▼▼▼

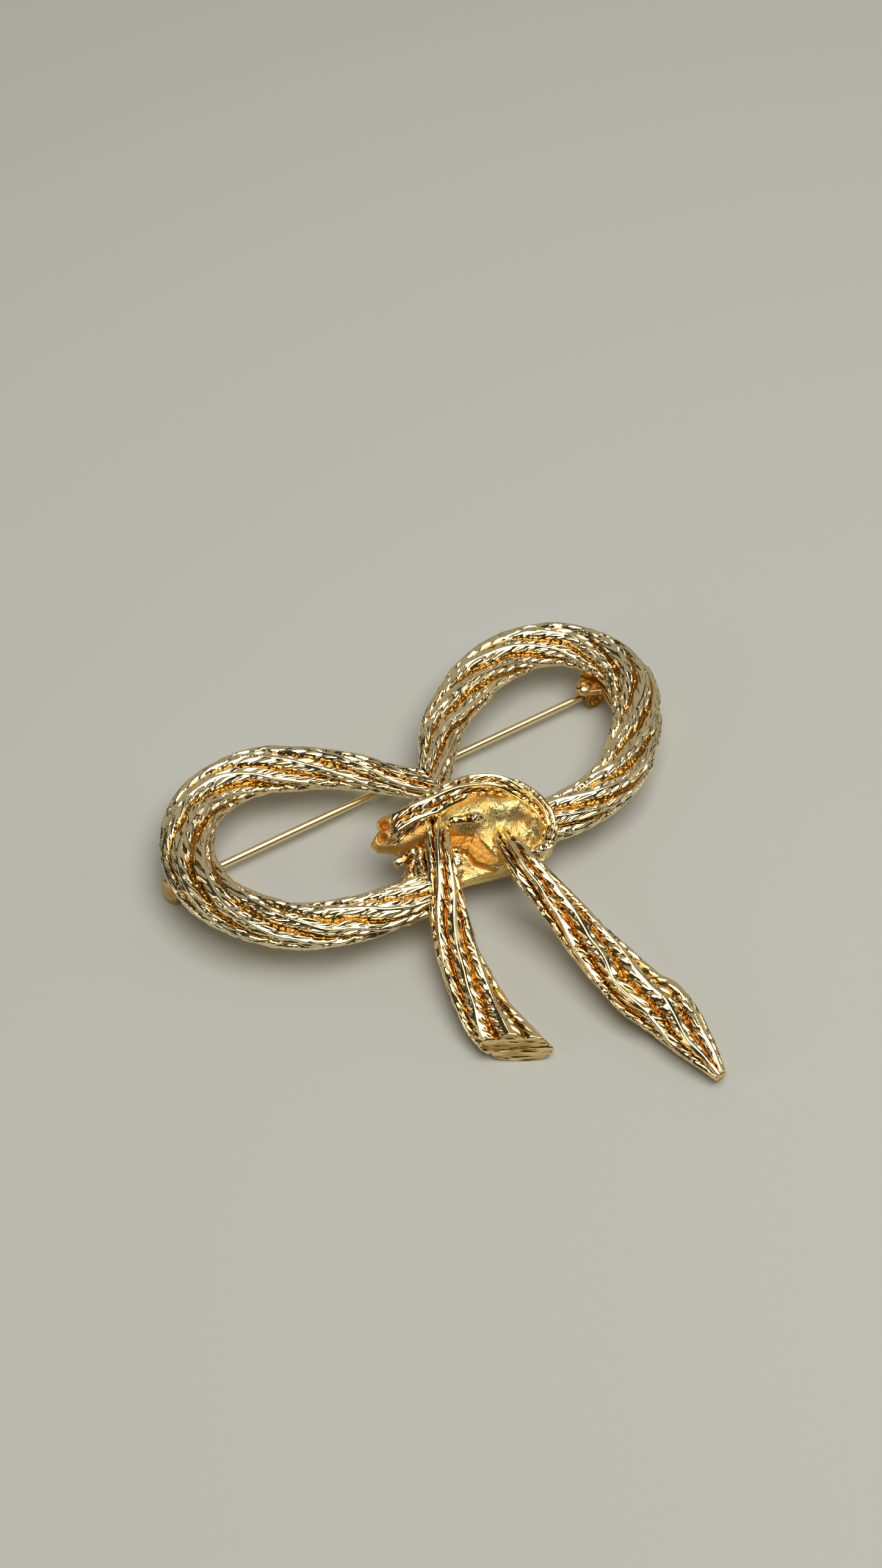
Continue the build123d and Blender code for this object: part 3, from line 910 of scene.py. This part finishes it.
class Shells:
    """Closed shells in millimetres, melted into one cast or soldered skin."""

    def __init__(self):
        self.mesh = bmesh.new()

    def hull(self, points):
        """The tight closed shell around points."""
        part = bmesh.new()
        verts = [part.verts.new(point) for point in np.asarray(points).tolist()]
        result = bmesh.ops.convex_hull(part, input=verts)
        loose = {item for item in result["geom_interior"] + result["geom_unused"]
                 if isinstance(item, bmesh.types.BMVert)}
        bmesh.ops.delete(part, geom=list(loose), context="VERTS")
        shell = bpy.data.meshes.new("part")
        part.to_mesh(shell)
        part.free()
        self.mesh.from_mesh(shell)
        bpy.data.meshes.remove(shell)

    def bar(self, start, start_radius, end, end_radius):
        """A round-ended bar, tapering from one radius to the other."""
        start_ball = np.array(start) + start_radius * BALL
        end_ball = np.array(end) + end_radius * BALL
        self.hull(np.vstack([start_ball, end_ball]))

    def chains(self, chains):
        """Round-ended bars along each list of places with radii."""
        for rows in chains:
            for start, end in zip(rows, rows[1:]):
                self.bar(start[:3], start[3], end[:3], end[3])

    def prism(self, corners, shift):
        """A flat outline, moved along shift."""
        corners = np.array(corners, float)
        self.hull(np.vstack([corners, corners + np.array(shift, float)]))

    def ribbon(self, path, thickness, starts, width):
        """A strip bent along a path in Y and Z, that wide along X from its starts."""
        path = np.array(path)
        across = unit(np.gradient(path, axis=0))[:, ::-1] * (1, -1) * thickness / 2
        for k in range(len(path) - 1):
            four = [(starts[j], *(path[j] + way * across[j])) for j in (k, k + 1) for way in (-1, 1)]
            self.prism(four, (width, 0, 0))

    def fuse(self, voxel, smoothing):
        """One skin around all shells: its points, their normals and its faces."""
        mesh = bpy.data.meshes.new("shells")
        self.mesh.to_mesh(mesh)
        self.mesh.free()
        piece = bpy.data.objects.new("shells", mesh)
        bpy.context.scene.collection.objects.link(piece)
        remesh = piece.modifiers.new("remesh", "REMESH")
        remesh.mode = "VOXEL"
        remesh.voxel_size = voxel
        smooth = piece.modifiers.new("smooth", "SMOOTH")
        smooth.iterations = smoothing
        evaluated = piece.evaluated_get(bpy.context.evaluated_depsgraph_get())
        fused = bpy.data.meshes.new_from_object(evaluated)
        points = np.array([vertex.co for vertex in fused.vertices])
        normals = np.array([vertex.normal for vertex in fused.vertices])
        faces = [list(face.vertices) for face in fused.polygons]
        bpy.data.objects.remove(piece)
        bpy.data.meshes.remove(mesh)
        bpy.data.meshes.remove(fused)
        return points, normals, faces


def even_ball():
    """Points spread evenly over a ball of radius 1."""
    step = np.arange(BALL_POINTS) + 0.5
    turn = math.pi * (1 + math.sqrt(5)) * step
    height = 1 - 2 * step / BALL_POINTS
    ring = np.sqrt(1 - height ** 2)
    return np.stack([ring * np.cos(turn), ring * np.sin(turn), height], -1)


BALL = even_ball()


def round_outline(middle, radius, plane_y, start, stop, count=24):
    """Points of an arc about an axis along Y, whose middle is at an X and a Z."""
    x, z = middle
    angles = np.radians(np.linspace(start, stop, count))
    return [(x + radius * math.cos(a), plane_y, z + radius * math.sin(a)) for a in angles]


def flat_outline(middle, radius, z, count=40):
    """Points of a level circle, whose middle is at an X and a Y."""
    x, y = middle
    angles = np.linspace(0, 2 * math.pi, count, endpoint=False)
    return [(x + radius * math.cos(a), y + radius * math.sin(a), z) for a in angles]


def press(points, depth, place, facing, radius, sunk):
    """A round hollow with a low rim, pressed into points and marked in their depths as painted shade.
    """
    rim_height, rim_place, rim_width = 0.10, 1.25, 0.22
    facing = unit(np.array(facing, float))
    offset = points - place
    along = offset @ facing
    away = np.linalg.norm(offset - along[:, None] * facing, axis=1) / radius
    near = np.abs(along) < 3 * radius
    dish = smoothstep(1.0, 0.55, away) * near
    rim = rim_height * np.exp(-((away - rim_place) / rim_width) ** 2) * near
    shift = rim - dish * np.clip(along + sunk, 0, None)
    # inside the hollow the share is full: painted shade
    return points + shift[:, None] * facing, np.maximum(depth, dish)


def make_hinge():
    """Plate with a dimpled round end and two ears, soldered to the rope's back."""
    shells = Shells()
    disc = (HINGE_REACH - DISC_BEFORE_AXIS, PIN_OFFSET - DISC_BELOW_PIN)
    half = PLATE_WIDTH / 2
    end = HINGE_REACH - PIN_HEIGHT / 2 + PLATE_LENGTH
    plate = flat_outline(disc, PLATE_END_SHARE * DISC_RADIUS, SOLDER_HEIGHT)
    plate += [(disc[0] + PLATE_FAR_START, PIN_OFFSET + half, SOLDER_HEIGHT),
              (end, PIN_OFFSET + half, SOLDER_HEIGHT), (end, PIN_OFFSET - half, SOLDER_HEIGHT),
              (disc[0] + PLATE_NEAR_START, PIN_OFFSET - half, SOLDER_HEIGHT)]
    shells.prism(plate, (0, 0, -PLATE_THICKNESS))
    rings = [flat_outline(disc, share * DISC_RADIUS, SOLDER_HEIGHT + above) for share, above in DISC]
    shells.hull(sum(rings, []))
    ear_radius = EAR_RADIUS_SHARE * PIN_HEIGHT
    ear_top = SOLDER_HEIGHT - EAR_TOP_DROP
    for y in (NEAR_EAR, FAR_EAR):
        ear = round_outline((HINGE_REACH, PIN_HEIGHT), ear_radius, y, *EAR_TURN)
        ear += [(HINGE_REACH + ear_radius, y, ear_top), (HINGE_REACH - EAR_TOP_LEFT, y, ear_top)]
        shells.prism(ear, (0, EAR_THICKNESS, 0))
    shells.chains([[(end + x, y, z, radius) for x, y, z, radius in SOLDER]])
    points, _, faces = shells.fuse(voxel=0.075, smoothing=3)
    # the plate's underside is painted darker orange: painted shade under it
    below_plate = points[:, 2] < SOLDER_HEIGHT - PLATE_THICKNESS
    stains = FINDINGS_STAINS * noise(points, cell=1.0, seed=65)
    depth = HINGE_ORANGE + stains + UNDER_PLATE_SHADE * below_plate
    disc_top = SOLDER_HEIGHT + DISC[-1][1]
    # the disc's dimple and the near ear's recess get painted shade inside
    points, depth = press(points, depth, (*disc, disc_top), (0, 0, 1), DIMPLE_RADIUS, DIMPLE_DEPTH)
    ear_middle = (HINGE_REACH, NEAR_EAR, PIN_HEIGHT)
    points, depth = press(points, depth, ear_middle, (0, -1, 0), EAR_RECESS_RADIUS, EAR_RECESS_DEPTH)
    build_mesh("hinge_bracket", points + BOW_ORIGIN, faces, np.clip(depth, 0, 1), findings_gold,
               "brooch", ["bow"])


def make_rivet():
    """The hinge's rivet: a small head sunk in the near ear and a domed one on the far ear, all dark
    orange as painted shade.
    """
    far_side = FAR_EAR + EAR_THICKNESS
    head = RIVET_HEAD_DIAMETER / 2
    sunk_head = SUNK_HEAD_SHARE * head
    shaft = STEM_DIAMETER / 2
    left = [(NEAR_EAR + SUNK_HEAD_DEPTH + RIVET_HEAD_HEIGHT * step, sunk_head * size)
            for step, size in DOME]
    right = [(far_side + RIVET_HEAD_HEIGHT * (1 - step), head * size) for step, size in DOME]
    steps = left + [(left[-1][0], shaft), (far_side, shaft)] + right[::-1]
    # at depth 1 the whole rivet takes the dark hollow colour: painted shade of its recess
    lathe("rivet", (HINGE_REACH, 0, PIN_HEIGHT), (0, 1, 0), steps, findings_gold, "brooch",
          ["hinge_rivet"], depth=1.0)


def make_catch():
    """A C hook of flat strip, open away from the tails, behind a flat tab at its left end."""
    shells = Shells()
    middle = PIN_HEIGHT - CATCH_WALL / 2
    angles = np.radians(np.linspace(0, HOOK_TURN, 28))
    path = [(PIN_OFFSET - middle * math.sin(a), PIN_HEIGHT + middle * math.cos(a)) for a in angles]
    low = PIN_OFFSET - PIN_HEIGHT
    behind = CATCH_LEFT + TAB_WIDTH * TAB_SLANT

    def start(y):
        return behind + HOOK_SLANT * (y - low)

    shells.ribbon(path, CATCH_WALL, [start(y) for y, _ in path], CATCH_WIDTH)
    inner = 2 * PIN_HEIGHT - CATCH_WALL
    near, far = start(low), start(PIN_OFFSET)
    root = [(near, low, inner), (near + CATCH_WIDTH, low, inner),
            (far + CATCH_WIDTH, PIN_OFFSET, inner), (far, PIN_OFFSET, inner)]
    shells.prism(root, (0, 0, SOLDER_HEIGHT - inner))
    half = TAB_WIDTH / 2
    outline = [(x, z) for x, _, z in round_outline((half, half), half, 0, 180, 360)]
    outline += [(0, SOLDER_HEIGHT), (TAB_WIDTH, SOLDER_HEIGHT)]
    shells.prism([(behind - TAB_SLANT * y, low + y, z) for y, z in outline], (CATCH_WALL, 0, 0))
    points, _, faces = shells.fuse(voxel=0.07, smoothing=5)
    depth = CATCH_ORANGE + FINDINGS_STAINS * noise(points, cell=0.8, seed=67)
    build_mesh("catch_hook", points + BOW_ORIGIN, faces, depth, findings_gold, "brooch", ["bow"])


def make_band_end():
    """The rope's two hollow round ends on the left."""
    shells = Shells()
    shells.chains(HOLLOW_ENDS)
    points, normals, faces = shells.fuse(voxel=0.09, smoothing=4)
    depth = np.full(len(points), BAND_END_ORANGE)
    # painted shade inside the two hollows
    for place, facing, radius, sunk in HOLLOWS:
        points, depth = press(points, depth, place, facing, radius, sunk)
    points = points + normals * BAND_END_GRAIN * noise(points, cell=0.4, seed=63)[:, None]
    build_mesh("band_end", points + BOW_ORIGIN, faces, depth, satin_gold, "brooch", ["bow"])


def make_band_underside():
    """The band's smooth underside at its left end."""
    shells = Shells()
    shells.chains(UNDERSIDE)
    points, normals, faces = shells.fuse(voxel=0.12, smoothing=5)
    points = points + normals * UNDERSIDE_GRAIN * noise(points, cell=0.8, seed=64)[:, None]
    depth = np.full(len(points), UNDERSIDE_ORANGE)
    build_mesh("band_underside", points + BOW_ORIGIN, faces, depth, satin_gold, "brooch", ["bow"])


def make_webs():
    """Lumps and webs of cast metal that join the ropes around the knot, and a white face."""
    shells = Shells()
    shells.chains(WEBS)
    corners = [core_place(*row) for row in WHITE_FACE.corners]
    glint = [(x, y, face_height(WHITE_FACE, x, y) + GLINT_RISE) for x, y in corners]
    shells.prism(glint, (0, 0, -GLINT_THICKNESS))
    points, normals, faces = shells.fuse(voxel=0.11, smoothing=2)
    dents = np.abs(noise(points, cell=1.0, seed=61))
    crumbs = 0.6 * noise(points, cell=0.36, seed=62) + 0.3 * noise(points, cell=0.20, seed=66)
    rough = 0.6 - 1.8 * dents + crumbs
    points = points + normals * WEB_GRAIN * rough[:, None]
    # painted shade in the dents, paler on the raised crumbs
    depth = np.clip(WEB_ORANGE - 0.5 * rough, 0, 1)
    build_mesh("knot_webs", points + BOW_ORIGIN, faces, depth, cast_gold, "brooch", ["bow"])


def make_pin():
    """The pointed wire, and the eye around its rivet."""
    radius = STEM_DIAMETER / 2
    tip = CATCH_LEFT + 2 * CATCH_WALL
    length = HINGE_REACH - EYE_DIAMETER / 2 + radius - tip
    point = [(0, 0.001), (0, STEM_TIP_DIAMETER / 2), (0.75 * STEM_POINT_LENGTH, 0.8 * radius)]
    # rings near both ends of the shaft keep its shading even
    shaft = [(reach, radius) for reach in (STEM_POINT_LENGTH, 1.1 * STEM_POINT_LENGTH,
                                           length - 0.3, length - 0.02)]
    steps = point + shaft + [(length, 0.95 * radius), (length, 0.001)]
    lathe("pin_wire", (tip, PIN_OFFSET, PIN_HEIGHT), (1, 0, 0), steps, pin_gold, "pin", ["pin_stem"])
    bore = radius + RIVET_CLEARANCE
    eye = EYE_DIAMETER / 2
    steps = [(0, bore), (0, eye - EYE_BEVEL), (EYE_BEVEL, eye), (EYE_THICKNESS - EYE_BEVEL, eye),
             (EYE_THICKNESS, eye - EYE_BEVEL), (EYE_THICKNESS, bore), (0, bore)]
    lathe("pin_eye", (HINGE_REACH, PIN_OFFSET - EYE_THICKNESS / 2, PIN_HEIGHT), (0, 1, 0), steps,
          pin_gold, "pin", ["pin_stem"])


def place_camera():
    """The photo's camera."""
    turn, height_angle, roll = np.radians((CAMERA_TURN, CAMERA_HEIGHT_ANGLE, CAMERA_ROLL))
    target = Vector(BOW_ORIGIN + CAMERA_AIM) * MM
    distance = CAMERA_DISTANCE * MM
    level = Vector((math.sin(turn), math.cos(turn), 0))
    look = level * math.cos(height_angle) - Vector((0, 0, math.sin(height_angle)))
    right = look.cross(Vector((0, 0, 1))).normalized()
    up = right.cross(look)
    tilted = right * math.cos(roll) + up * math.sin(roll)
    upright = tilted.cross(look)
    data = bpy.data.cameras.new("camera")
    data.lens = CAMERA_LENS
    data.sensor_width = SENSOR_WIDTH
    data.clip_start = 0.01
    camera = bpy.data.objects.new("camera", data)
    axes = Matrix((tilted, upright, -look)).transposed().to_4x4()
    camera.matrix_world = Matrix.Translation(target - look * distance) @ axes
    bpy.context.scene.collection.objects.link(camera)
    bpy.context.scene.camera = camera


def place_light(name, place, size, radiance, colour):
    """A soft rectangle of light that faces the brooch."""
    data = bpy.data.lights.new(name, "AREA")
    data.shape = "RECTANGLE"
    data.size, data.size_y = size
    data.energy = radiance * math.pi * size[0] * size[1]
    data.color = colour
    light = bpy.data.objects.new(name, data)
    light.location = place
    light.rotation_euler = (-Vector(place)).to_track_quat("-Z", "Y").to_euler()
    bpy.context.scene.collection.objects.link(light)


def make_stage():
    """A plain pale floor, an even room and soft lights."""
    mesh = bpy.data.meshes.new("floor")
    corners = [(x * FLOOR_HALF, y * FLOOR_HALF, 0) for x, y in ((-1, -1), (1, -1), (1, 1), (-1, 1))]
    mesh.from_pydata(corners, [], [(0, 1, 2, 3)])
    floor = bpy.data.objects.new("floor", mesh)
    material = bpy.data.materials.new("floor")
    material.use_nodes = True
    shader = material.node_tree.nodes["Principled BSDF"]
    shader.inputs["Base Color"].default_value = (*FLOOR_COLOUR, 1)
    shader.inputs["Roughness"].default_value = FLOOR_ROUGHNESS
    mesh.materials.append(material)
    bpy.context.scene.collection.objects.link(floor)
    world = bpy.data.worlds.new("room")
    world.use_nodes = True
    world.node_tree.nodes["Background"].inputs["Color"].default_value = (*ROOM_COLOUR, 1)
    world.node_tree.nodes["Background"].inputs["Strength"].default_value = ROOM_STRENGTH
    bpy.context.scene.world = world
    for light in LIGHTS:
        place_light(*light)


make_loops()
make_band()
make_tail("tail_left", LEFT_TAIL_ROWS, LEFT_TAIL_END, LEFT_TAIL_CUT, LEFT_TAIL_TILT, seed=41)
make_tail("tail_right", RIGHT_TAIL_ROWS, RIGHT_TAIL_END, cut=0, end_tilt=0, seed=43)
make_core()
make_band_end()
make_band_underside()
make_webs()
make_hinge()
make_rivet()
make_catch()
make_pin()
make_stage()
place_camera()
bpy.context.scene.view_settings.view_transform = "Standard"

▲▲▲

Output exactly the leading lines of the data, up to and including the line marked by "self.bar(start[:3], start[3], end[:3], end[3])".

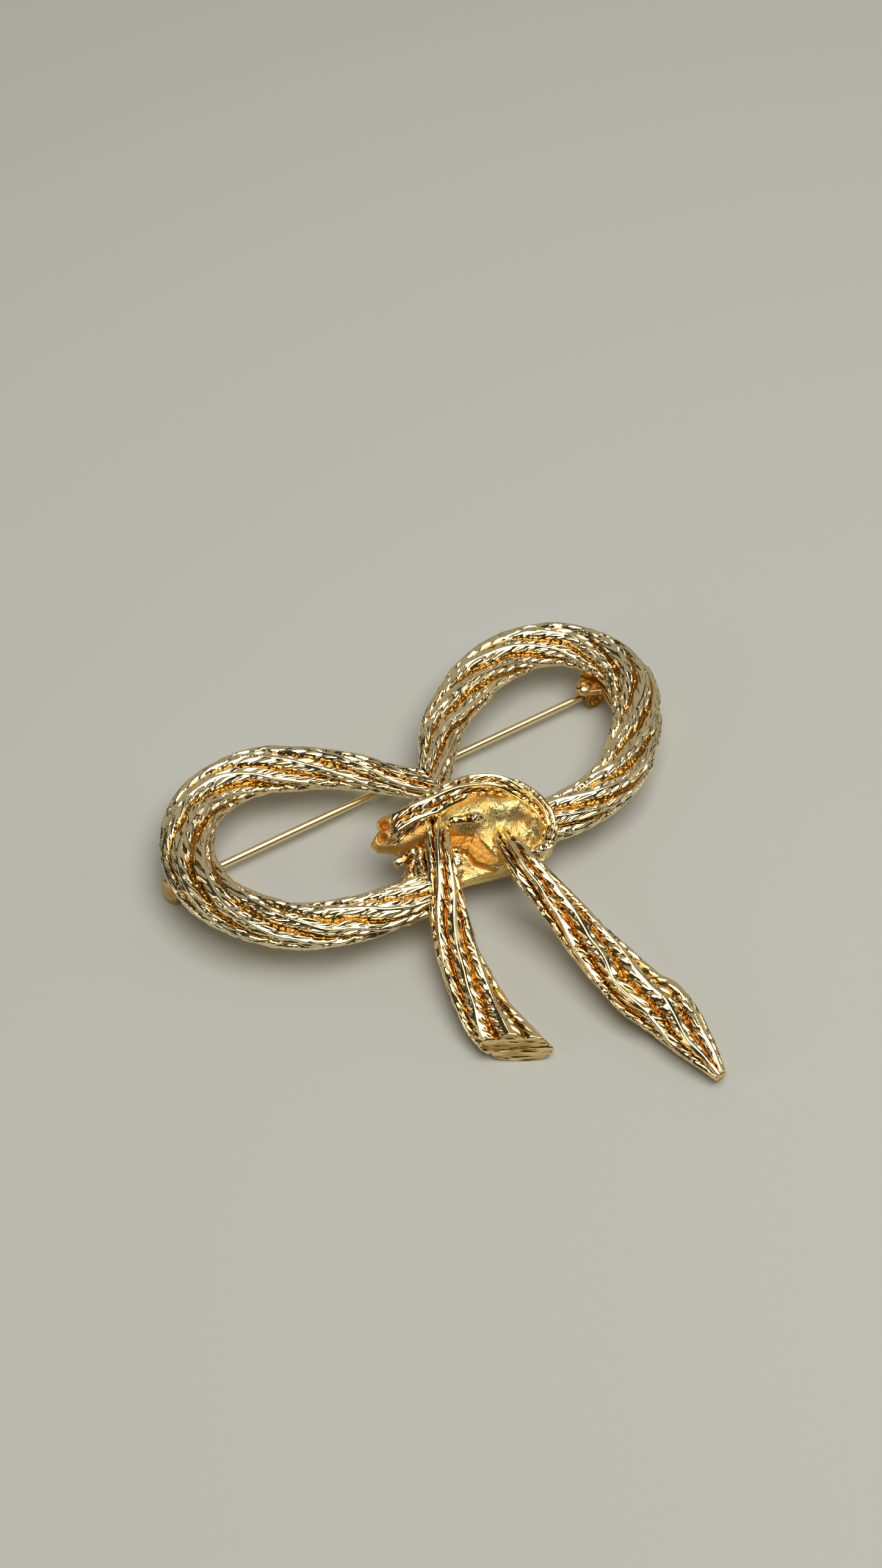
Continue the build123d and Blender code for this object: part 3, from line 910 of scene.py. This part finishes it.
class Shells:
    """Closed shells in millimetres, melted into one cast or soldered skin."""

    def __init__(self):
        self.mesh = bmesh.new()

    def hull(self, points):
        """The tight closed shell around points."""
        part = bmesh.new()
        verts = [part.verts.new(point) for point in np.asarray(points).tolist()]
        result = bmesh.ops.convex_hull(part, input=verts)
        loose = {item for item in result["geom_interior"] + result["geom_unused"]
                 if isinstance(item, bmesh.types.BMVert)}
        bmesh.ops.delete(part, geom=list(loose), context="VERTS")
        shell = bpy.data.meshes.new("part")
        part.to_mesh(shell)
        part.free()
        self.mesh.from_mesh(shell)
        bpy.data.meshes.remove(shell)

    def bar(self, start, start_radius, end, end_radius):
        """A round-ended bar, tapering from one radius to the other."""
        start_ball = np.array(start) + start_radius * BALL
        end_ball = np.array(end) + end_radius * BALL
        self.hull(np.vstack([start_ball, end_ball]))

    def chains(self, chains):
        """Round-ended bars along each list of places with radii."""
        for rows in chains:
            for start, end in zip(rows, rows[1:]):
                self.bar(start[:3], start[3], end[:3], end[3])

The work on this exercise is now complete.